While Pattinson’s younger Batman isn’t the best for me, give the character 10 more years of experience in Gotham and he could very well become the best Batman. On the other hand, Zoë Kravitz as Selina Kyle (Catwoman) is the best version of the character we’ve seen on the big screen to date. This isn’t a campy version of the character that was required of Michelle Pfeiffer to fit in with the Tim Burton films, and this isn’t the stale take that Anne Hathaway gave us in The Dark Knight Rises. Kravitz sets a new bar for the most dangerous and seductive take on the character. In many fight sequences it almost feels as though she’s a better fighter than Batman.

Paul Dano offers a unique take on The Riddler that feels like it was ripped right out of a Mindhunter episode. His scenes walk the line between comic book film and horror movie. They don’t quite cross over that line, but it’s closer than we’ve ever seen from a Batman villain. He’s not having demented fun like Heath Ledger’s Joker, he’s just mentally and emotionally unstable, with a high IQ, and vengeance on his mind.

As good as the performances are in The Batman, Jeffrey Wright’s take on James Gordon is right up there with Zoë Kravitz. Wright captures Gordon in the perfect way. He trusts Batman, but he’s still hesitant. There’s fear in his eyes, but he knows what has to be done, and he’ll take the fall if things go sideways. A number of actors have provided great performances as James Gordon, but Wright’s nuance with the character is unmatched.

Colin Farrell doesn’t get much to do as Oswald Cobblepot (The Penguin), but with an HBO Max series in the works, that was likely intentional. Likewise, John Turturro surprises as the calm and collected Carmine Falcone. He’s underused in the film, but what little we do see of him is scene stealing.

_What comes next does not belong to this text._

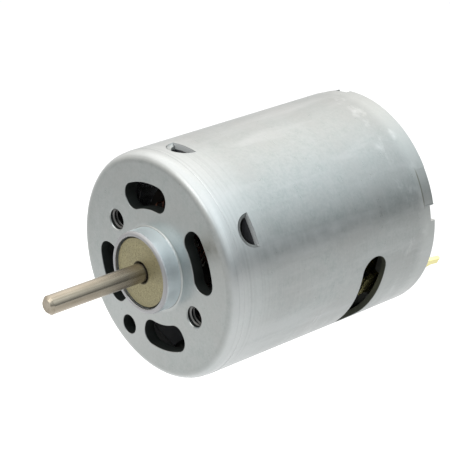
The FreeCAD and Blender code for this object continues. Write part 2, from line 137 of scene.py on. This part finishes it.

The Batman has a lot going for it, but there are problems. Most people will likely overlook these issues and just enjoy all of the amazing characters and atmosphere The Batman delivers. However, the movie is too long. Similar to The Dark Knight, the last 20 minutes feel tacked on. The bridge between the first two and a half hours of the movie, and the last 20 minutes feels a bit disjointed. The finale works, just like it did in The Dark Knight, but it feels as though there was a better way to get there.

There also aren’t any truly memorable moments in this film. You’d have a hard time naming just one favorite scene in The Dark Knight, and even in lackluster films like Justice League or Batman v. Superman, there are a few scenes that stand out. The Batman doesn’t have that, and what little is there was already highlighted in trailers. The movie as a whole is good, but there aren’t any stand out scenes that I would want to go back and watch again.

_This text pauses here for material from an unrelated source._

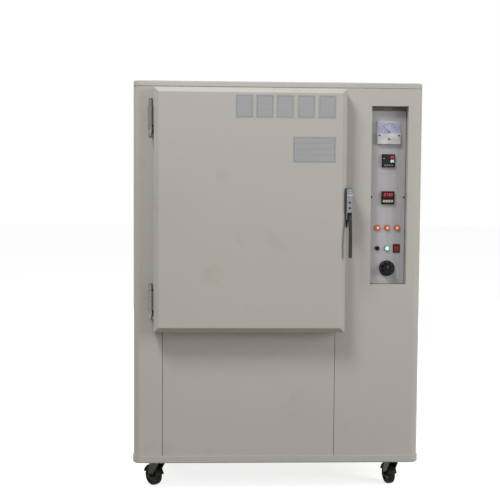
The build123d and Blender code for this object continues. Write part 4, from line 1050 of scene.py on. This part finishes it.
def wheel_axle(corner):
    """A wheel's centre, the direction of its axle, and its radius."""
    node = f"caster_wheel_{corner}"
    low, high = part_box(node)
    axis = next(joint["axis"] for joint in frame["joints"] if joint["child"] == node)
    return (low + high) / 2, Vector(axis).normalized(), (high.z - low.z) / 2


def caster_wheel(corner):
    """Rubber tyre on a black hub with a bearing cap each side."""
    node = f"caster_wheel_{corner}"
    place, axis, radius = wheel_axle(corner)
    half = WHEEL_HALF_WIDTH
    tread = []
    for step in range(13):
        angle = math.radians(90 - 15 * step)
        across = (half - 4.0 * MM) * math.sin(angle)
        crown = 1.2 * MM * (1 - math.cos(angle))
        tread.append((radius - crown, across))
    wall = [(radius - 9.0 * MM, half - 2.0 * MM), (radius - 5.0 * MM, half - 0.6 * MM),
            (radius - 2.6 * MM, half - 2.0 * MM)]
    tyre = wall + tread + [(reach, -across) for reach, across in reversed(wall)]
    form = lathe_form(tyre, place, axis, 96, closed=True)
    formed(f"tyre_{corner}", form, node, tyre_rubber, replaced=[node])
    rim = radius - 8.6 * MM
    bore = 4.1 * MM
    hub = [(bore, half), (9.0 * MM, half), (9.6 * MM, half - 0.8 * MM), (10.4 * MM, half - 5.0 * MM),
           (rim - 4.0 * MM, half - 6.0 * MM), (rim - 1.0 * MM, half - 2.2 * MM), (rim, half - 2.0 * MM)]
    hub += [(reach, -across) for reach, across in reversed(hub)]
    form = lathe_form(hub, place, axis, 64, closed=True)
    formed(f"hub_{corner}", form, node, black_plastic)


def caster_hood(corner):
    """A pressed hood between the fork's legs, over the upper half of the wheel."""
    place, axis, radius = wheel_axle(corner)
    inner = radius + HOOD_CLEARANCE
    shoulder, crown = inner + HOOD_SKIN * 0.6, inner + HOOD_SKIN
    profile = ((inner, -1), (inner, 1), (shoulder, 1), (crown, 0.92), (crown, -0.92), (shoulder, -1))
    across = axis.cross(UP).normalized()
    form = bmesh.new()
    rows = []
    steps = 36
    for step in range(steps + 1):
        angle = math.radians(HOOD_START + (180 - 2 * HOOD_START) * step / steps)
        out = across * math.cos(angle) + UP * math.sin(angle)
        rows.append([form.verts.new(place + out * reach + axis * along * HOOD_HALF_WIDTH)
                     for reach, along in profile])
    for one, two in zip(rows, rows[1:]):
        for index in range(len(one)):
            other = (index + 1) % len(one)
            form.faces.new([one[index], two[index], two[other], one[other]])
    form.faces.new(rows[0])
    form.faces.new(rows[-1][::-1])
    fork = f"caster_fork_{corner}"
    formed(f"caster_hood_{corner}", form, body_of(fork), caster_black)


def rear():
    refined("cable_gland", black_plastic, 0.4, 2)
    louvres()


cabinet()
panel_screws()
chamber()
door()
hinges()
latch()
control_plate()
panel_meter()
temperature_controller()
digital_timer()
lamps()
small_controls()
casters()
rear()


# Stage, lights and camera

def bright_rays(tree):
    """1 for rays from the camera, reflected or let through, and 0 for the others."""
    path = tree.nodes.new("ShaderNodeLightPath")
    total = path.outputs["Is Camera Ray"]
    for kind in ("Is Glossy Ray", "Is Transmission Ray"):
        most = tree.nodes.new("ShaderNodeMath")
        most.operation = "MAXIMUM"
        tree.links.new(total, most.inputs[0])
        tree.links.new(path.outputs[kind], most.inputs[1])
        total = most.outputs[0]
    return total


def stage_material(name, seen, other, lift):
    """Looks pale to the camera and in reflections, and returns less light to the object."""
    material = bpy.data.materials.new(name)
    material.use_nodes = True
    tree = material.node_tree
    tree.nodes.clear()
    output = tree.nodes.new("ShaderNodeOutputMaterial")
    plain = tree.nodes.new("ShaderNodeBsdfDiffuse")
    plain.inputs["Color"].default_value = (*other, 1)
    pale = tree.nodes.new("ShaderNodeBsdfDiffuse")
    pale.inputs["Color"].default_value = (seen, seen, seen, 1)
    glow = tree.nodes.new("ShaderNodeEmission")
    glow.inputs["Strength"].default_value = lift
    add = tree.nodes.new("ShaderNodeAddShader")
    tree.links.new(pale.outputs[0], add.inputs[0])
    tree.links.new(glow.outputs[0], add.inputs[1])
    mix = tree.nodes.new("ShaderNodeMixShader")
    tree.links.new(bright_rays(tree), mix.inputs[0])
    tree.links.new(plain.outputs[0], mix.inputs[1])
    tree.links.new(add.outputs[0], mix.inputs[2])
    tree.links.new(mix.outputs[0], output.inputs["Surface"])
    return material


def floor():
    slab = box_form((-FLOOR_REACH, -FLOOR_REACH, -FLOOR_DEPTH), (FLOOR_REACH, FLOOR_REACH, 0))
    mesh = finished("floor", slab)
    mesh.materials.append(stage_material("pale_floor", FLOOR_SEEN, FLOOR_OTHER, FLOOR_LIFT))
    added("floor", mesh)


def world():
    """White to the camera and in reflections, and a faint even light on the object."""
    scene_world = bpy.data.worlds.new("studio")
    bpy.context.scene.world = scene_world
    scene_world.use_nodes = True
    tree = scene_world.node_tree
    tree.nodes.clear()
    output = tree.nodes.new("ShaderNodeOutputWorld")
    fill = tree.nodes.new("ShaderNodeBackground")
    fill.inputs["Color"].default_value = WORLD_COLOR
    fill.inputs["Strength"].default_value = WORLD_FILL
    white = tree.nodes.new("ShaderNodeBackground")
    white.inputs["Color"].default_value = (1, 1, 1, 1)
    white.inputs["Strength"].default_value = 1.0
    mix = tree.nodes.new("ShaderNodeMixShader")
    tree.links.new(bright_rays(tree), mix.inputs[0])
    tree.links.new(fill.outputs[0], mix.inputs[1])
    tree.links.new(white.outputs[0], mix.inputs[2])
    tree.links.new(mix.outputs[0], output.inputs["Surface"])


def lights():
    target = Vector((LAMP_AIM_X, cabinet_front, LAMP_AIM_Z))
    for name, offset, size, power, color in LAMPS:
        data = bpy.data.lights.new(name, "AREA")
        data.shape = "DISK"
        data.size = size
        data.energy = power
        data.color = color
        made = added(name, data)
        made.location = target + offset
        made.rotation_mode = "QUATERNION"
        made.rotation_quaternion = (-offset).to_track_quat("-Z", "Y")
        made.visible_glossy = False


def camera():
    data = bpy.data.cameras.new("camera")
    data.sensor_width = SENSOR_WIDTH
    data.lens = FOCAL_PIXELS / PHOTO_SIDE * SENSOR_WIDTH
    made = added("camera", data)
    turn = (Matrix.Rotation(CAMERA_YAW, 4, "Z") @ Matrix.Rotation(CAMERA_PITCH + math.pi / 2, 4, "X")
            @ Matrix.Rotation(CAMERA_ROLL, 4, "Z"))
    place = (CAMERA_RIGHT, cabinet_front - CAMERA_AHEAD, tray_foot + CAMERA_RISE)
    made.matrix_world = Matrix.Translation(place) @ turn
    bpy.context.scene.camera = made


floor()
world()
lights()
camera()
bpy.context.scene.view_settings.view_transform = "Standard"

Undoubtedly there will be a number of people who consider The Batman the best take on the DC hero. I’m not one of those people, but the film was still very good. It simply felt as though no new ground was covered. Nothing Matt Reeves showcased felt fresh. It was everything I would expect from a Batman film. That’s not a bad thing, but how many times can I watch the same Batman movie and still be excited for it? People like to say Marvel movies are all the same, but Captain America: The First Avenger is wildly different from The Winter Soldier, which is quite a departure from Civil War (although Cap had some help in that one).

The Batman is a very good film, and easily one of the best DC movies in some time. It does almost everything right, but it doesn’t take the character in any new directions. This feels like the same Batman we got in Christopher Nolan’s films, and not all that different from Zack Snyder’s take on the character. Not every Batman comic is the same, and it’s time for the movies to start to feel a bit more diverse as well.

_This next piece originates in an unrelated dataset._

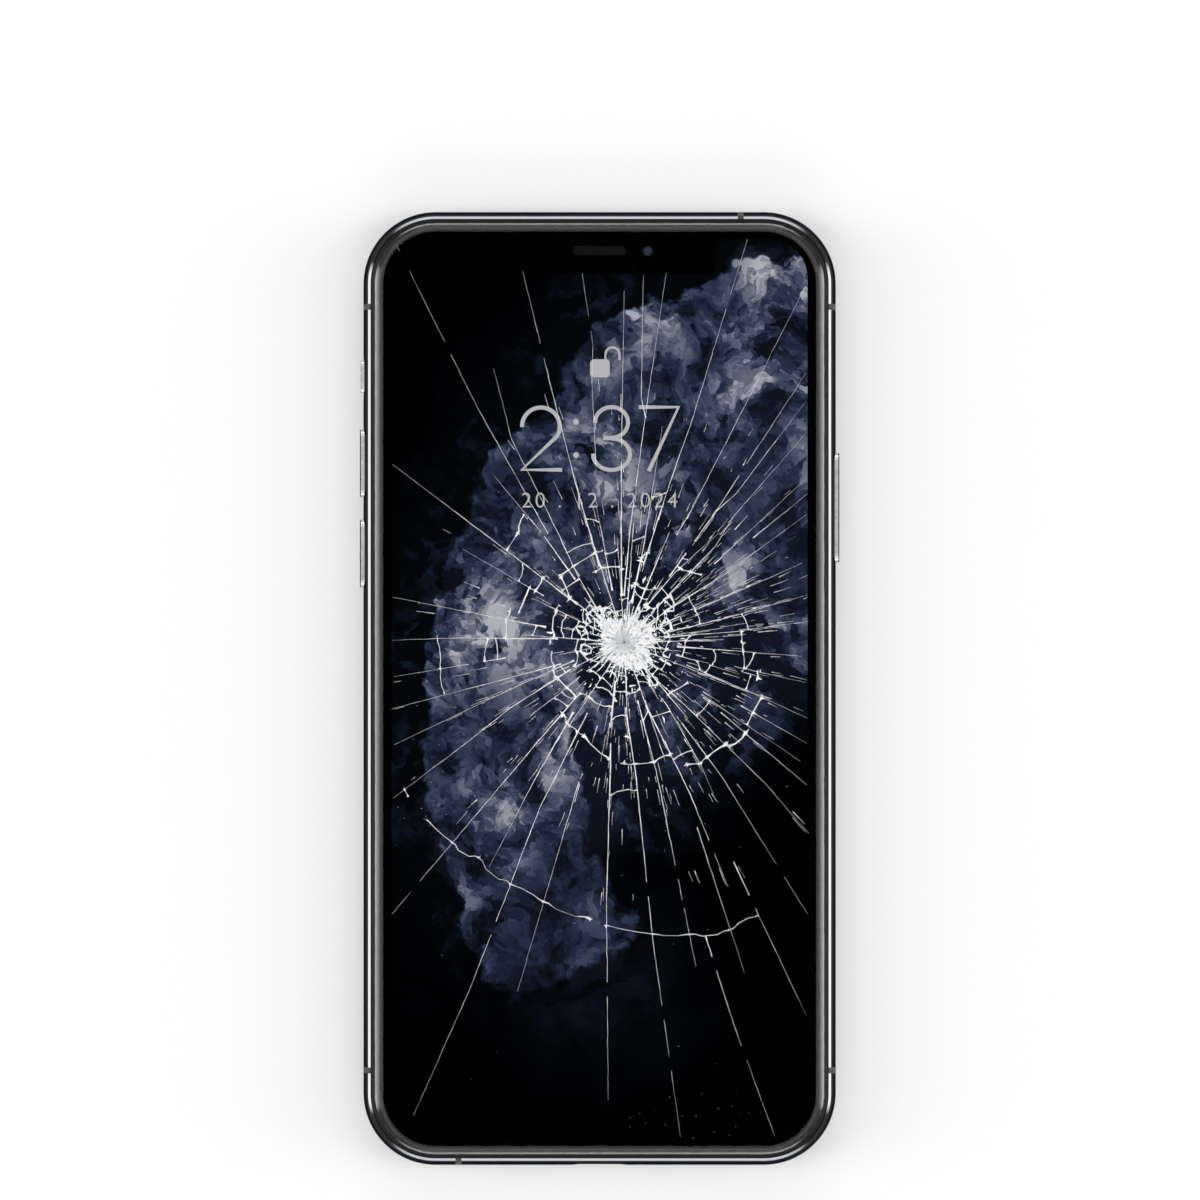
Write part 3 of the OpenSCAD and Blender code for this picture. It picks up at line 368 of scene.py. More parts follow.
# Black-oxide screws, faintly bright where the driver rubs.
SCREW_STEEL = grained("blackened_screw_steel", "#2c2d2f", "#47484b", 0.15, (0.25, 0.4), 1.0)
# Lens coating over a dark barrel: nearly black, with a violet-blue sheen.
PUPIL = grained("coated_lens_element", "#0a0d1c", "#15204a", 0.8, (0.03, 0.06), IOR=1.6, Coat_Weight=1.0,
                Coat_Roughness=0.03, Coat_Tint=linear("#8f9cff"))
# Printed straight on the glass, so it has no gloss of its own.
SCREEN_INK = grained("screen_ink", "#010101", "#030303", 0.6, (0.45, 0.6), Specular_IOR_Level=0.0)
LIT_WHITE = lit_mark_finish()
FRACTURE = broken_glass_finish()

SLOT_FINISHES = {
    "band_steel": dark_steel_finish(),
    # The same coat on the keys: faces blasted a little duller, with a painted highlight on the sides and a
    # painted shade line at the outer lip.
    "button_steel": paint_side_highlight(grained("coated_stainless_key", "#5c5d60", "#67686b", 0.5, (0.2, 0.28), 1.0,
                                       bump=0.001), "X", "#f4f4f5", "#0c0d0e", 36.04),
    # Glass-filled nylon moulded into the breaks: duller than the steel, faintly speckled.
    "break_plastic": grained("moulded_nylon", "#2b2c2e", "#38393c", 0.3, (0.42, 0.55), bump=0.004),
    "cover_glass": cover_glass_finish(),
    # Back glass etched to a satin face over dark ink: soft wide highlights.
    "back_glass": grained("etched_glass", "#2c2d30", "#303134", 0.35, (0.3, 0.36), bump=0.0015, IOR=1.5,
                          Coat_Weight=0.3, Coat_Roughness=0.3),
    # Black moulded frame round the glass, with a fine spark-eroded grain.
    "bezel_plastic": grained("moulded_polycarbonate", "#08090a", "#111214", 0.25, (0.45, 0.6), bump=0.003,
                             Specular_IOR_Level=0.25),
    "display": display_finish(),
    # Stamped stainless sheet, rolled one way and left bright.
    "sheet_steel": grained("rolled_stainless", "#a2a3a6", "#bcbdc0", 1.2, (0.25, 0.36), 1.0,
                           stretch=(0.15, 1, 1)),
    "gasket": grained("black_foam_tape", "#0b0b0c", "#17181a", 0.2, (0.7, 0.85), bump=0.01),
    "flex": grained("polyimide_flex", "#5f3a14", "#8a5a24", 2.0, (0.3, 0.42)),
    "board": circuit_board_finish(),
    "module_plastic": MODULE_PLASTIC,
    "mesh": woven_mesh_finish(),
    "lens_glass": optic_glass_finish("coated_optic", "#b9c8f2"),
    "coil_copper": wound_copper_finish(),
    "ferrite": grained("pressed_ferrite", "#26272a", "#34363a", 0.5, (0.6, 0.75), bump=0.004),
    # Diffusing lens over the flash: pale yellow phosphor under a pebbled moulding.
    "flash_cover": grained("pebbled_acrylic", "#d9c777", "#efe6b8", 0.35, (0.12, 0.2), bump=0.02),
    "battery_wrap": grained("laminated_foil", "#0e0f11", "#1b1c20", 3.0, (0.28, 0.4), bump=0.02),
    "gold_contact": GOLD,
    "motor_case": grained("drawn_steel", "#8d8f93", "#a8aaae", 0.8, (0.22, 0.3), 1.0, stretch=(1, 0.2, 1)),
}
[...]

  • The best live-action take on Catwoman yet.
  • The Riddler feels as though he could easily exist in the real world.
  • Jeffrey Wright’s nuanced take on James Gordon.
  • The overall visceral nature that Matt Reeves brings to the film.


  • It doesn’t feel as though the movie brought anything new to the character.
  • The film did not need to be three hours long.
  • The shift into the final act feels a bit disjointed.